- TASK
Write the material out again in full, exactly.

»»

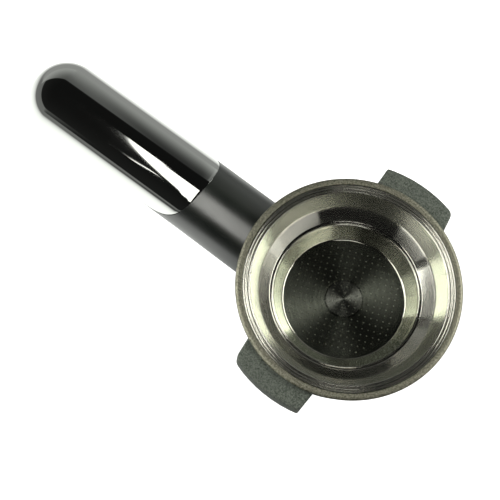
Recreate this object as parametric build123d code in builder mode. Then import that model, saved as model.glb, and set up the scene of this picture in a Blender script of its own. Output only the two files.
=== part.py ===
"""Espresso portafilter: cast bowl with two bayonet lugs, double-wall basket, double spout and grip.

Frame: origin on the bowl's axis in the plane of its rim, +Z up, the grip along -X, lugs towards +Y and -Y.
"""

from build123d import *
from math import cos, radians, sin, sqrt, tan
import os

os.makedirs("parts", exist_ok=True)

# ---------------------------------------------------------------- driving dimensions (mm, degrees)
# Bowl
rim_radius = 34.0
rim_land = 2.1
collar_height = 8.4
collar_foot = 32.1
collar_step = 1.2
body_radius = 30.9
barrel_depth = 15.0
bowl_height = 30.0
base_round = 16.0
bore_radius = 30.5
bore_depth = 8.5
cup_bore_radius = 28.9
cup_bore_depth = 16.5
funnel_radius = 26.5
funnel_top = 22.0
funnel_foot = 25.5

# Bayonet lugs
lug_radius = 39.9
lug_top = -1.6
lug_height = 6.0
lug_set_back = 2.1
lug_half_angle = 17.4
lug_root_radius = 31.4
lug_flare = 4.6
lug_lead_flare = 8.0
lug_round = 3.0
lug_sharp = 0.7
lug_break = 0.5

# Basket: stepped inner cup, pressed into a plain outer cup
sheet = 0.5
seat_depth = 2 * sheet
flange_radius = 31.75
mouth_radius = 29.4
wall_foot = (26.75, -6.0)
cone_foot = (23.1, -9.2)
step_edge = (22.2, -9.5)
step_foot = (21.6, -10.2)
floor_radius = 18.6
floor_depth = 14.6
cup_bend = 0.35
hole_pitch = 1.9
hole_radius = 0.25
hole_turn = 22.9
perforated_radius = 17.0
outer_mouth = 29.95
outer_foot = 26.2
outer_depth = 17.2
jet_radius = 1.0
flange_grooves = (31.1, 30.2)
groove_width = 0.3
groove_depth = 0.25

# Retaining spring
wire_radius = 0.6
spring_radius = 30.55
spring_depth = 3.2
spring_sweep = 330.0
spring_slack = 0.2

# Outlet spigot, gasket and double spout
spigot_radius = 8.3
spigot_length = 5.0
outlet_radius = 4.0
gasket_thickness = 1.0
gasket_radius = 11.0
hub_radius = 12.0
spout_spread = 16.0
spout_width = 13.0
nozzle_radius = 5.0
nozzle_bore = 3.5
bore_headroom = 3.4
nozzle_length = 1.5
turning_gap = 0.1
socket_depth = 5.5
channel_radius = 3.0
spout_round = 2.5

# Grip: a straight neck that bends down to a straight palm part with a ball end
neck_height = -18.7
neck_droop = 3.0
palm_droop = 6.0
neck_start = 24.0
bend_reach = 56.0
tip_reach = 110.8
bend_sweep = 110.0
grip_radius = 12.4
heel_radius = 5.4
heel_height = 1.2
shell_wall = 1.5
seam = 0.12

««

- SOLVED EXERCISE
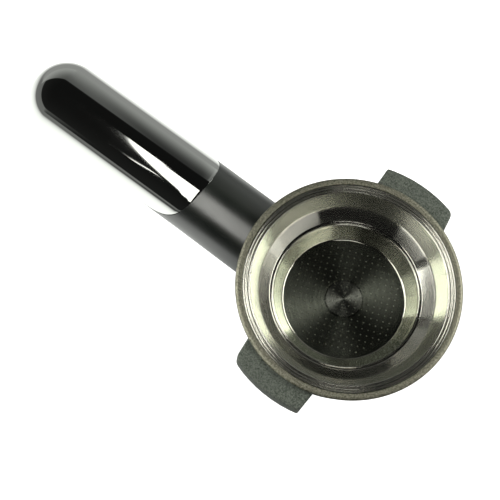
Recreate this object as parametric build123d code in builder mode. Then import that model, saved as model.glb, and set up the scene of this picture in a Blender script of its own. Output only the two files.
=== part.py ===
"""Espresso portafilter: cast bowl with two bayonet lugs, double-wall basket, double spout and grip.

Frame: origin on the bowl's axis in the plane of its rim, +Z up, the grip along -X, lugs towards +Y and -Y.
"""

from build123d import *
from math import cos, radians, sin, sqrt, tan
import os

os.makedirs("parts", exist_ok=True)

# ---------------------------------------------------------------- driving dimensions (mm, degrees)
# Bowl
rim_radius = 34.0
rim_land = 2.1
collar_height = 8.4
collar_foot = 32.1
collar_step = 1.2
body_radius = 30.9
barrel_depth = 15.0
bowl_height = 30.0
base_round = 16.0
bore_radius = 30.5
bore_depth = 8.5
cup_bore_radius = 28.9
cup_bore_depth = 16.5
funnel_radius = 26.5
funnel_top = 22.0
funnel_foot = 25.5

# Bayonet lugs
lug_radius = 39.9
lug_top = -1.6
lug_height = 6.0
lug_set_back = 2.1
lug_half_angle = 17.4
lug_root_radius = 31.4
lug_flare = 4.6
lug_lead_flare = 8.0
lug_round = 3.0
lug_sharp = 0.7
lug_break = 0.5

# Basket: stepped inner cup, pressed into a plain outer cup
sheet = 0.5
seat_depth = 2 * sheet
flange_radius = 31.75
mouth_radius = 29.4
wall_foot = (26.75, -6.0)
cone_foot = (23.1, -9.2)
step_edge = (22.2, -9.5)
step_foot = (21.6, -10.2)
floor_radius = 18.6
floor_depth = 14.6
cup_bend = 0.35
hole_pitch = 1.9
hole_radius = 0.25
hole_turn = 22.9
perforated_radius = 17.0
outer_mouth = 29.95
outer_foot = 26.2
outer_depth = 17.2
jet_radius = 1.0
flange_grooves = (31.1, 30.2)
groove_width = 0.3
groove_depth = 0.25

# Retaining spring
wire_radius = 0.6
spring_radius = 30.55
spring_depth = 3.2
spring_sweep = 330.0
spring_slack = 0.2

# Outlet spigot, gasket and double spout
spigot_radius = 8.3
spigot_length = 5.0
outlet_radius = 4.0
gasket_thickness = 1.0
gasket_radius = 11.0
hub_radius = 12.0
spout_spread = 16.0
spout_width = 13.0
nozzle_radius = 5.0
nozzle_bore = 3.5
bore_headroom = 3.4
nozzle_length = 1.5
turning_gap = 0.1
socket_depth = 5.5
channel_radius = 3.0
spout_round = 2.5

# Grip: a straight neck that bends down to a straight palm part with a ball end
neck_height = -18.7
neck_droop = 3.0
palm_droop = 6.0
neck_start = 24.0
bend_reach = 56.0
tip_reach = 110.8
bend_sweep = 110.0
grip_radius = 12.4
heel_radius = 5.4
heel_height = 1.2
shell_wall = 1.5
seam = 0.12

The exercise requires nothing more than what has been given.